Operations vs. Process Costing
What is the difference between operations costing and a process costing system? How does a company decide whether to use a job order or a process cost system?
Operations costing and a process costing system are both commonly used in the manufacturing sector however, there are some differences between them.
For a job order, costs are accumulated by individual jobs while for process costing, costs are accumulated by departments
For Job order, unit costs are computed by the job on the job cost sheet while for process costing, unit costs are computed by departments.
For process costing, department product report is the main document while for Job order, job cost sheet is the key document controlling the accumulation of costs by a job
A company decides whether to use a job order or a process cost basing on what it makes. If you manufacture a homogeneous product, then process costing is probably be most appropriate. If you manufacture products that come in differentiated batches, job-order costing would be more appropriate than process costing.

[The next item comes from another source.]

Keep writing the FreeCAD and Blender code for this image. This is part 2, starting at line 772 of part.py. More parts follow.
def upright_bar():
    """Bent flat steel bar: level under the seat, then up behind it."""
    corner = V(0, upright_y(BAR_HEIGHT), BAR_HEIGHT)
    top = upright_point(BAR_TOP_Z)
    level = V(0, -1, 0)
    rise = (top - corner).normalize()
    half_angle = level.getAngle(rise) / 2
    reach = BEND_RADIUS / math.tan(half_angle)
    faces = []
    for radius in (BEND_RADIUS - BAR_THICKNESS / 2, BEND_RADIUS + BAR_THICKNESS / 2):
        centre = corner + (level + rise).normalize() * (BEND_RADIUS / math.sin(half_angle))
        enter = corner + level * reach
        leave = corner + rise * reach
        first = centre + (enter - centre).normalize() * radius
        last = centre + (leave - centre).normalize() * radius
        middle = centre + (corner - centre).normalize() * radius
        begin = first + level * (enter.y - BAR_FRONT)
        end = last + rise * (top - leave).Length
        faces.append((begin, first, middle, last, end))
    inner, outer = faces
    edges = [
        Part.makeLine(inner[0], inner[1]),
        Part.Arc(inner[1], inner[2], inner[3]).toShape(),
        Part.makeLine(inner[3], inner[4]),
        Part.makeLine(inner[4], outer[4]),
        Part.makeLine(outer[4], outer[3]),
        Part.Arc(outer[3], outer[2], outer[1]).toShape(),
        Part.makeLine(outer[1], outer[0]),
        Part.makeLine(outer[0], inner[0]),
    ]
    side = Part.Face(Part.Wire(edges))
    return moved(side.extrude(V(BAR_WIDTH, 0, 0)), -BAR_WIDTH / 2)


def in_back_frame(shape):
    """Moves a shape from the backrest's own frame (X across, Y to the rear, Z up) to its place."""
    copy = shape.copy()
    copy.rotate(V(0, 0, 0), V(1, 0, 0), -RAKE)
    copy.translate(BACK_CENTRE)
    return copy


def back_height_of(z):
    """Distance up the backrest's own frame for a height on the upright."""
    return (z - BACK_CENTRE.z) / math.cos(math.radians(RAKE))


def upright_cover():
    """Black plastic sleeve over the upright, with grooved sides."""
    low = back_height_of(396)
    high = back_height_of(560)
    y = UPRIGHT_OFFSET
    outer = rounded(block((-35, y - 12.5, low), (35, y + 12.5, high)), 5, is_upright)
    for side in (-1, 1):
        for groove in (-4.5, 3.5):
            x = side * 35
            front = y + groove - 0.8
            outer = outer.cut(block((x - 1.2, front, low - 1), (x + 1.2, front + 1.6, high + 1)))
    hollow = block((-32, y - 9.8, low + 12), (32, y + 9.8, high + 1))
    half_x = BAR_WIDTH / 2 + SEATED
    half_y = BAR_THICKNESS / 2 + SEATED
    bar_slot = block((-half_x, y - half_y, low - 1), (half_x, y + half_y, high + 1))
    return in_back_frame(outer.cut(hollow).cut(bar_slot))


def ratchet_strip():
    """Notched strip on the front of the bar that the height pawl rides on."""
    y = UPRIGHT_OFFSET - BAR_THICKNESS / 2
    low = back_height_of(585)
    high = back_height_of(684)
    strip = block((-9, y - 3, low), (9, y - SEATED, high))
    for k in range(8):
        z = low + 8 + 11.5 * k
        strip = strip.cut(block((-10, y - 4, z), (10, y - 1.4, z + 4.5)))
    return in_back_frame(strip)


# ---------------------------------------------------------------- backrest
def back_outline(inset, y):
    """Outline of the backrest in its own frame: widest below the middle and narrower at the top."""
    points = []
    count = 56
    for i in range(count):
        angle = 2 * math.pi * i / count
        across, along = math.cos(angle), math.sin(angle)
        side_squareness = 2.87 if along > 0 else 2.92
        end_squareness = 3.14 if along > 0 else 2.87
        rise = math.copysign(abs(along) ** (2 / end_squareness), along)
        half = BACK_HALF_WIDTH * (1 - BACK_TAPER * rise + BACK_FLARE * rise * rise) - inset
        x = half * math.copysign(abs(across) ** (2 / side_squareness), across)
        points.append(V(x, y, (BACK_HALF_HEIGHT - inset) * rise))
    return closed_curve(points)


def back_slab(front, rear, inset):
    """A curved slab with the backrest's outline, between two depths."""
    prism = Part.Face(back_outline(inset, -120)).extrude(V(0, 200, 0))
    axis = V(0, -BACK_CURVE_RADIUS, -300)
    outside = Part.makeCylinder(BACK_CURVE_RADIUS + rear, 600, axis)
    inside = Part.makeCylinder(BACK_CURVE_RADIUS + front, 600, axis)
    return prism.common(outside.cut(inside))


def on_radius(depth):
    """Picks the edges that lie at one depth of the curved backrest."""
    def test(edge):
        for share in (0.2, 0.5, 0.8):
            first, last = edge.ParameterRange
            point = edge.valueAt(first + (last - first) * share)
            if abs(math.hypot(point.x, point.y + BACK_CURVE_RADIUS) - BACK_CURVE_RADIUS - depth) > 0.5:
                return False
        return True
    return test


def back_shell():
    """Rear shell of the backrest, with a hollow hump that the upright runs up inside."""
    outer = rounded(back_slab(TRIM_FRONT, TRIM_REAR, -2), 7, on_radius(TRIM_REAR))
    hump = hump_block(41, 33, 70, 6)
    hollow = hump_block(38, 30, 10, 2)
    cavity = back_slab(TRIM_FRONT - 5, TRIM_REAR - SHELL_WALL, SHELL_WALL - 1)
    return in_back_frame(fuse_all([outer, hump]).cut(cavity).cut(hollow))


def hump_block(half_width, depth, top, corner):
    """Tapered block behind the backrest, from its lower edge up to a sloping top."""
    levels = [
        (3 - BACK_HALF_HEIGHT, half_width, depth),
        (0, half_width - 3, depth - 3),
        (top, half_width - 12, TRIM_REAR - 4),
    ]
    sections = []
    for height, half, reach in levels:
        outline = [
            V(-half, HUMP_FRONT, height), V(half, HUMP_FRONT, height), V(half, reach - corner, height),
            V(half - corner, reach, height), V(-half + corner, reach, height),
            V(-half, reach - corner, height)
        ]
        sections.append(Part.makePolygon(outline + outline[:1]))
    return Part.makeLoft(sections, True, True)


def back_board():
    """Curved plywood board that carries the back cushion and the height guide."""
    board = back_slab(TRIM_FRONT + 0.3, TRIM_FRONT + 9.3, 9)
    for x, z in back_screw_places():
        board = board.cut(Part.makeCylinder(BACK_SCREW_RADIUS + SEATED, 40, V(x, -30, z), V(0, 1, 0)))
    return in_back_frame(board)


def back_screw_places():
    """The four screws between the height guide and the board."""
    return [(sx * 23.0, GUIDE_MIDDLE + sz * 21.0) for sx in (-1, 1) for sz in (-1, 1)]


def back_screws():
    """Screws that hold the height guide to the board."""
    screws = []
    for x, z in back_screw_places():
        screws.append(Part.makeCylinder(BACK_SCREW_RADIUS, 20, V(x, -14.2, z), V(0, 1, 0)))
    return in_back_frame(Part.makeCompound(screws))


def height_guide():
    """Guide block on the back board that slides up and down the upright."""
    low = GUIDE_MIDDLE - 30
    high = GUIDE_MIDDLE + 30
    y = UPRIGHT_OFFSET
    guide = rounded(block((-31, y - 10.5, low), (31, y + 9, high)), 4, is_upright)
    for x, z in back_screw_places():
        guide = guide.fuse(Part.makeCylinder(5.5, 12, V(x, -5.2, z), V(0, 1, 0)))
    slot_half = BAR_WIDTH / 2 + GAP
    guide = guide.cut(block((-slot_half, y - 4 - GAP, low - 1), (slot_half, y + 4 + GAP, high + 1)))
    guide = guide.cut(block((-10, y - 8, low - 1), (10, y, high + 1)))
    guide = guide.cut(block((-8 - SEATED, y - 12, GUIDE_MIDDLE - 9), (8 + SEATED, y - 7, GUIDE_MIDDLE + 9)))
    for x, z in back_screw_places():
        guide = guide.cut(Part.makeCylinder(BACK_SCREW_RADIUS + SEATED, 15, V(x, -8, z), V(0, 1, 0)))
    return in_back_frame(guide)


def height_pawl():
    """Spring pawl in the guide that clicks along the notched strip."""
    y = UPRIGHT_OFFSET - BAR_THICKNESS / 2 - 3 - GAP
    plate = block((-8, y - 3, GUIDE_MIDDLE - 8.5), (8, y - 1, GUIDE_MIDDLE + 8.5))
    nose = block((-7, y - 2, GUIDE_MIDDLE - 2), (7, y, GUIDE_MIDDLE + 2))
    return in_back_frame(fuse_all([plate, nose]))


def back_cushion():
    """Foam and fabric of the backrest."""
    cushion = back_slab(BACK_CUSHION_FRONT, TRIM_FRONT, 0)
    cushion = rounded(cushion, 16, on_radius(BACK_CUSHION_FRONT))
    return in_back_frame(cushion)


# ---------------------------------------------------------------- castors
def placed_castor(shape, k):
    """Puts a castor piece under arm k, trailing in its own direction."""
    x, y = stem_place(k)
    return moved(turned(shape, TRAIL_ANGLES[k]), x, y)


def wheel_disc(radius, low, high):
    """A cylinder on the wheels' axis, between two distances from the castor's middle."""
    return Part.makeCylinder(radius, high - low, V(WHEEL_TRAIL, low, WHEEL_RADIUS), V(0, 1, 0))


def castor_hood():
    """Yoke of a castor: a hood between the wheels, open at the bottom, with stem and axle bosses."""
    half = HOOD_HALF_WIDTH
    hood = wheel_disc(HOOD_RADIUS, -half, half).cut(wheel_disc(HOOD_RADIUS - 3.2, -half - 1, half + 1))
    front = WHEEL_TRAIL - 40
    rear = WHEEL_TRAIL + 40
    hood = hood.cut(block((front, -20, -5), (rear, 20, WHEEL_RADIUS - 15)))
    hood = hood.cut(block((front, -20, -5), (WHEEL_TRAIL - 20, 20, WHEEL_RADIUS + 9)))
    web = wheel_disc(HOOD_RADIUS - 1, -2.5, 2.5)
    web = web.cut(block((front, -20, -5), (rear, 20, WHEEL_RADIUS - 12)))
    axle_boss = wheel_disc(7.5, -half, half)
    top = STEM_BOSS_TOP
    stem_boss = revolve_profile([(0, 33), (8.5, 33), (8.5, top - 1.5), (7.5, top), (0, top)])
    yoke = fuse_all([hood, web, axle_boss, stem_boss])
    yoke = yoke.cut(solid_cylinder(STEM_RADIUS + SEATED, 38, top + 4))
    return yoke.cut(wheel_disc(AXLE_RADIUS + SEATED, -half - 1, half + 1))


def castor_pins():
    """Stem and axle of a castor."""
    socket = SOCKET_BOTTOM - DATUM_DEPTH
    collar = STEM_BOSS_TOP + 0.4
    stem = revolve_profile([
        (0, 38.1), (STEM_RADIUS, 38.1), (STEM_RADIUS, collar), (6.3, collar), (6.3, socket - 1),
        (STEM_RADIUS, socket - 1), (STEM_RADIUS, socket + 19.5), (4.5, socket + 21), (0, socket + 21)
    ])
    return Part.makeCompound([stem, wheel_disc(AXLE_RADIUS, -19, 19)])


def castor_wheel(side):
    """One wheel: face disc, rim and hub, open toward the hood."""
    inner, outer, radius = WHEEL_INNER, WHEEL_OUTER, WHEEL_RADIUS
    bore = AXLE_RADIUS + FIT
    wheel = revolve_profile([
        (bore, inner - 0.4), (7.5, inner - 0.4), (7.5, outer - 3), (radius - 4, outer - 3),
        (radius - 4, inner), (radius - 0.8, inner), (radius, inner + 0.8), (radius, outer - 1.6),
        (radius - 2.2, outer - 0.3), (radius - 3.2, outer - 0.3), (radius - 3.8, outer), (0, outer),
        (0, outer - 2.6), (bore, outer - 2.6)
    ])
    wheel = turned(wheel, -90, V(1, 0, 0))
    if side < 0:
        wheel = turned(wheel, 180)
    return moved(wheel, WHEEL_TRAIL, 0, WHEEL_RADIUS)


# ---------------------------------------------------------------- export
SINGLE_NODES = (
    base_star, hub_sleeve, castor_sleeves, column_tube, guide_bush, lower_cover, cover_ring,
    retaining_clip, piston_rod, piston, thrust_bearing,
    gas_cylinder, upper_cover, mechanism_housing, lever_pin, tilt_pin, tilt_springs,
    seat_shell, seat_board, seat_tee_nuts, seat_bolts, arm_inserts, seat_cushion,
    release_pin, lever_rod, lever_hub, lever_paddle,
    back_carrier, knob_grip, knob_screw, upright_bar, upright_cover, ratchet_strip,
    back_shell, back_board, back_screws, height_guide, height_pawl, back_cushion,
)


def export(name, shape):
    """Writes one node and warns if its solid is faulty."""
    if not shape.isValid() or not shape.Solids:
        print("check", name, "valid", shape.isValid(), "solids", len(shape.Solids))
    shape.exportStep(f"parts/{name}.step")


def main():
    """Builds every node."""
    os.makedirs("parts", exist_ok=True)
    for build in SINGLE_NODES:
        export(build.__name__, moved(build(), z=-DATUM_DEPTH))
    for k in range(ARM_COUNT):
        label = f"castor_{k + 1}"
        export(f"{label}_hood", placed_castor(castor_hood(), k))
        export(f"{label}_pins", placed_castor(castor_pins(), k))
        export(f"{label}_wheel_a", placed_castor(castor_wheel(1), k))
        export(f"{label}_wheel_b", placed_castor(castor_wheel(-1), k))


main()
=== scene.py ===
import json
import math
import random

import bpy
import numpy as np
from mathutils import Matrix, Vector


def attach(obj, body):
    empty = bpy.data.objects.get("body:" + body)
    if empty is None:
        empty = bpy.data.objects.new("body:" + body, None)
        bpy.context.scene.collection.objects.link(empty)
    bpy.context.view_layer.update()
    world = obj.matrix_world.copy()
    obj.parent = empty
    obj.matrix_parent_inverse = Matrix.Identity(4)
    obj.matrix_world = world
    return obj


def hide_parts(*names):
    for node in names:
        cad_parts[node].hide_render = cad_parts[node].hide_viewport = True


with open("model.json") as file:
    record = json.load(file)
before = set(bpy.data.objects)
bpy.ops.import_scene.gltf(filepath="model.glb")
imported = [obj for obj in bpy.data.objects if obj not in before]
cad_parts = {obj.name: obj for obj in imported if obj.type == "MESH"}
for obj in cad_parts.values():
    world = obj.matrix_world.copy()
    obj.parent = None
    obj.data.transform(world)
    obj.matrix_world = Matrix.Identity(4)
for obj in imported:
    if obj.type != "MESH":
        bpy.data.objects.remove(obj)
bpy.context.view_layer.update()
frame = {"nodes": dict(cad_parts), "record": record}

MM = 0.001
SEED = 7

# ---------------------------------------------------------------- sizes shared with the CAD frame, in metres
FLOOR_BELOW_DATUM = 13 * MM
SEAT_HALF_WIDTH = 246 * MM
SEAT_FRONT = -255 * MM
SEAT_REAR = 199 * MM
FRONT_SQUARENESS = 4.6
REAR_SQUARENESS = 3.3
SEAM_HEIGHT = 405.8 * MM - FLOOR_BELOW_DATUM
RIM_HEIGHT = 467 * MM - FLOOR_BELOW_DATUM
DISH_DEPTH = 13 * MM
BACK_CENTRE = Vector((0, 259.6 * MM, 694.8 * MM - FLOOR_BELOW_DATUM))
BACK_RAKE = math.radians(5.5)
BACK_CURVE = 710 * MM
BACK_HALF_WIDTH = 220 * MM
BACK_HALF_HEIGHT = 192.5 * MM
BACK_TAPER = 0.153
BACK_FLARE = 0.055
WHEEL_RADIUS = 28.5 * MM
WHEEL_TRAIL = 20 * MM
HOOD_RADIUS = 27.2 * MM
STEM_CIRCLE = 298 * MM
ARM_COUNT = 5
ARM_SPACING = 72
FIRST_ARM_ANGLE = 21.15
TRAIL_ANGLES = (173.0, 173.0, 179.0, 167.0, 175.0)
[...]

How does the treatment of costs differ in ABC systems as opposed to traditional cost systems?
Traditional costing is little simpler but also not that accurate than ABC and assigns overhead costs to products based on an arbitrary average rat. ABC is complex and more accurate than the traditional costing as it first assigns indirect cost to activities and then assigns the cost to activities and then to products based on product’s usage of the activities.
Bamber, L., & Braun, K. (2008). Managerial accounting. Upper Saddle River, N.J.: Pearson Prentice Hall.